Most SMEs don’t need more channels. They need better follow-through.

A simple org chart you can copy (with budgets in mind)

Here are three common SME marketing team structures that map to real constraints.

1) 1–2 person team (under 50 employees)

In-house: Marketing lead/generalist

Outsource:

  • SEO audit + keyword plan (quarterly)
  • PPC specialist (monthly optimisation)
  • Designer (ad hoc)

Automation focus: email nurture + CRM hygiene

2) 3–5 person team (growth stage)

In-house:

  • Marketing lead (growth + alignment)
  • Content lead
  • Marketing ops (part-time or shared)

Outsource:

  • Paid media
  • Technical SEO
  • Video/design bursts

Automation focus: segmentation + lifecycle emails + consistent reporting

3) 6–10 person team (scaling)

In-house functional leads:

  • Content
  • Growth/performance
  • Social/community
  • Partnerships/PR (optional)

Outsource selectively: launch production, specialist analytics, overflow creative

Automation focus: multi-step journeys, lead scoring, attribution discipline

If you want one rule: hire for ownership, outsource for depth.

“It’s important to have everyone accountable for revenue, so that marketing are never blaming sales and sales are never blaming marketing.” — Rachel Thomson, Willo (as reported by Marketing Week)

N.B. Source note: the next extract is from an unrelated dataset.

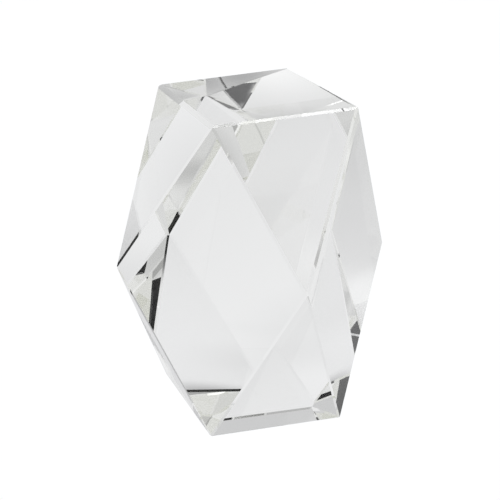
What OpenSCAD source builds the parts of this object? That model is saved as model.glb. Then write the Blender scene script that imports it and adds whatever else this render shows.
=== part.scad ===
// Crystal award: one solid block of optical crystal, cut and polished by hand.
// It is an upright box with its eight corners cut off so deeply that the cuts meet at
// mid height, so each side is left as an upright rhomb and each corner is a triangle.
// Every cut is a little off square, and every edge between two facets has a fine arris.
// The block stands on its flat base. +Z is up, -Y is the front, millimetres and degrees.

/* [Block] */
// Height from the base to the middle of the top facet
block_h = 120; // [90:1:160]
// Distance between the left and the right facet
block_w = 76; // [65:0.5:90]
// Distance between the front and the back facet
block_d = 75; // [65:0.5:90]
// Height at which the upper and the lower corner cuts meet
waist_z = 60.5; // [54:0.5:66]
// How far the top facet slopes down to the right
top_slope = 0.5; // [0:0.5:2]

/* [Side facets: turn about the vertical, lean towards the sky] */
// Front facet
side_front = [0, 0.5]; // [-2:0.5:2]
// Right facet
side_right = [-0.5, -0.5]; // [-2:0.5:2]
// Back facet
side_back = [0, -0.5]; // [-2:0.5:2]
// Left facet
side_left = [0.5, 0.5]; // [-2:0.5:2]

/* [Upper corner cuts: turn about the vertical, rise towards the sky, reach outwards] */
// Between the front and the right facet
upper_front_right = [3.5, 1.5, 0]; // [-8:0.5:8]
// Between the right and the back facet
upper_back_right = [7, -4, -2]; // [-8:0.5:8]
// Between the back and the left facet
upper_back_left = [4.5, -1.5, -1]; // [-8:0.5:8]
// Between the left and the front facet
upper_front_left = [2.5, 0, 0]; // [-8:0.5:8]

/* [Lower corner cuts: turn about the vertical, fall towards the base, reach outwards] */
// Between the front and the right facet
lower_front_right = [-2.5, -2.5, -0.5]; // [-8:0.5:8]
// Between the right and the back facet
lower_back_right = [-2, 1.5, -0.5]; // [-8:0.5:8]
// Between the back and the left facet
lower_back_left = [-5, 0.5, 0.5]; // [-8:0.5:8]
// Between the left and the front facet
lower_front_left = [-1.5, 0, -0.5]; // [-8:0.5:8]

/* [Arrises: width of the flat polished along each edge] */
// Most edges
arris_w = 1; // [0.4:0.1:1.6]
// Edge between the top facet and the upper front left cut
arris_top_left_w = 2.2; // [0.4:0.1:3]
// Edge between the top facet and the upper front right cut
arris_top_right_w = 1.3; // [0.4:0.1:3]
// Edge between the right facet and the upper front right cut
arris_right_w = 1.5; // [0.4:0.1:3]

/* [Hidden] */

// A cutting tool large enough to pass right across the block
tool = 3 * block_h;
// The four sides in order: front, right, back, left
SIDE_AZIMUTH = [-90, 0, 90, 180];
SIDE_CUT = [side_front, side_right, side_back, side_left];
SIDE_REACH = [block_d / 2, block_w / 2, block_d / 2, block_w / 2];
// The four corners in order, each between one side and the next
CORNER_SIGN = [[1, -1], [1, 1], [-1, 1], [-1, -1]];
UPPER_CUT = [upper_front_right, upper_back_right, upper_back_left, upper_front_left];
LOWER_CUT = [lower_front_right, lower_back_right, lower_back_left, lower_front_left];
// Arris widths of each upper cut: along the top, along the side before, along the side after
UPPER_ARRIS = [
    [arris_top_right_w, arris_w, arris_right_w],
    [arris_w, arris_w, arris_w],
    [arris_w, arris_w, arris_w],
    [arris_top_left_w, arris_w, arris_w],
];

function direction(azimuth, elevation) =
    [cos(elevation) * cos(azimuth), cos(elevation) * sin(azimuth), sin(elevation)];
// A facet is [outward unit normal, distance of its plane from the centre of the base].
// Its reach is measured from the block's axis at the given height.
function facet(normal, reach, height) = [normal, reach + normal.z * height];

function top_facet() = facet(direction(0, 90 - top_slope), 0, block_h);
function base_facet() = facet([0, 0, -1], 0, 0);
function side_facet(i) =
    let (cut = SIDE_CUT[i])
    facet(direction(SIDE_AZIMUTH[i] + cut[0], cut[1]), SIDE_REACH[i], waist_z);

// An even corner cut passes through the middles of three neighbouring edges of the box,
// and the cut's own turn, rise and reach then move it off that place. up is 1 or -1.
function corner_facet(i, up, cut) =
    let (
        rise_h = up > 0 ? block_h - waist_z : waist_z,
        across = [2 * CORNER_SIGN[i].x / block_w, 2 * CORNER_SIGN[i].y / block_d, up / rise_h],
        normal = across / norm(across),
        azimuth = atan2(normal.y, normal.x),
        elevation = asin(normal.z)
    )
    facet(direction(azimuth + cut[0], elevation + up * cut[1]), 2 / norm(across) + cut[2], waist_z);

// The arris of the edge where two facets meet: a narrow flat that leans equally to both
function arris(a, b, width) =
    let (
        sum = a[0] + b[0],
        half_bend = acos(a[0] * b[0]) / 2,
        depth = width / 2 * tan(half_bend)
    )
    [sum / norm(sum), (a[1] + b[1]) / norm(sum) - depth];

function corner_arrises(corner, end, i, widths) = [
    arris(corner, end, widths[0]),
    arris(corner, side_facet(i), widths[1]),
    arris(corner, side_facet((i + 1) % 4), widths[2]),
];

// Removes everything outside one facet's plane
module beyond(f) {
    azimuth = atan2(f[0].y, f[0].x);
    elevation = asin(f[0].z);
    translate(f[0] * f[1])
        rotate([0, 90 - elevation, azimuth])
            translate([-tool / 2, -tool / 2, 0])
                cube(tool);
}

module crystal_block() {
    all_even = [arris_w, arris_w, arris_w];
    upper = [for (i = [0:3]) corner_facet(i, 1, UPPER_CUT[i])];
    lower = [for (i = [0:3]) corner_facet(i, -1, LOWER_CUT[i])];
    color("aliceblue", 0.5)
        difference() {
            translate([-block_w, -block_d, 0])
                cube([2 * block_w, 2 * block_d, 1.1 * block_h]);
            beyond(top_facet());
            for (i = [0:3]) {
                beyond(side_facet(i));
                beyond(upper[i]);
                beyond(lower[i]);
                for (f = corner_arrises(upper[i], top_facet(), i, UPPER_ARRIS[i])) beyond(f);
                for (f = corner_arrises(lower[i], base_facet(), i, all_even)) beyond(f);
            }
        }
}

crystal_block();
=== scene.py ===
"""Looks of the crystal award: one clear block on a white table in a small photo studio."""
import math

import bpy
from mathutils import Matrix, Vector

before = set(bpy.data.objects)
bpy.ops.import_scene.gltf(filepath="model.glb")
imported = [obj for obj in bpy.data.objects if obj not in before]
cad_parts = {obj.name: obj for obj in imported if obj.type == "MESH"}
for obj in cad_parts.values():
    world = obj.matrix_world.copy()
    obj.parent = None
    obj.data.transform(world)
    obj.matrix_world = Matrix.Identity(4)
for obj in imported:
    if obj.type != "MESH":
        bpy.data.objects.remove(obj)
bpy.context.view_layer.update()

# Lengths are in metres, angles in degrees. A direction's azimuth is 0 behind the block (+Y),
# 90 to its right (+X) and 180 in front of it.

# Camera: the photograph's viewing angle, a little to the right of the front
CAMERA_AZIMUTH, CAMERA_ELEVATION = 155.49, 22.18
CAMERA_DISTANCE = 0.719
CAMERA_LENS_MM = 139.0
# The point that the camera aims at: how far to the right of the block's axis, and its height
AIM_RIGHT, AIM_HEIGHT = -0.0012, 0.0601
BLACK_LEVEL = 0.055  # the picture's contrast
MAX_BOUNCES = 32  # light crosses the block many times before it leaves

# Crystal: its absorption is (1 - colour) * density per metre, a little stronger in blue
CRYSTAL_IOR = 1.534
ABSORPTION_COLOUR = (0.74, 0.75, 0.64)
ABSORPTION_DENSITY = 1.0
# The hand polish leaves every facet very slightly wavy: waves per metre, depth, fine detail
WAVE_SCALE, WAVE_DEPTH, WAVE_DETAIL = 45.0, 0.00003, 1.0

# Everything around the block glows softly. Brightness 1 is paper white.
LIGHT_TINT = (0.985, 0.988, 1.0)
BACKGROUND_BRIGHTNESS = 1.02

# White table that glows, with painted light: brighter behind and to the left of the block,
# where the window light falls, than in front and to its right
TABLE_HALF_WIDTH = 12.0
TABLE_GAP = 0.0002
TABLE_DIM, TABLE_BRIGHT = 0.67, 0.835
TABLE_BRIGHT_AZIMUTH = -15
TABLE_FADE = 0.11  # distance from the block over which the one becomes the other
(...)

That line is worth printing and sticking on a wall.

The next step: structure your team around repeatable marketing

A sensible SME marketing team structure is one that produces repeatable outputs: content that ranks, emails that nurture, paid tests that improve, reporting that stops opinion-fuelled decisions.

If your marketing still feels like “building the ship as it sails”, don’t panic. Most SMEs are in the same boat, and the data backs it up. The fix isn’t heroic multitasking. It’s choosing a structure that makes the essentials inevitable.

Pick your in-house spine. Define what you’ll outsource. Then automate the handoffs so work keeps moving even when you’re busy running the business.

What would change in your lead flow over the next 90 days if every channel had a clear owner—and every owner had a weekly scorecard?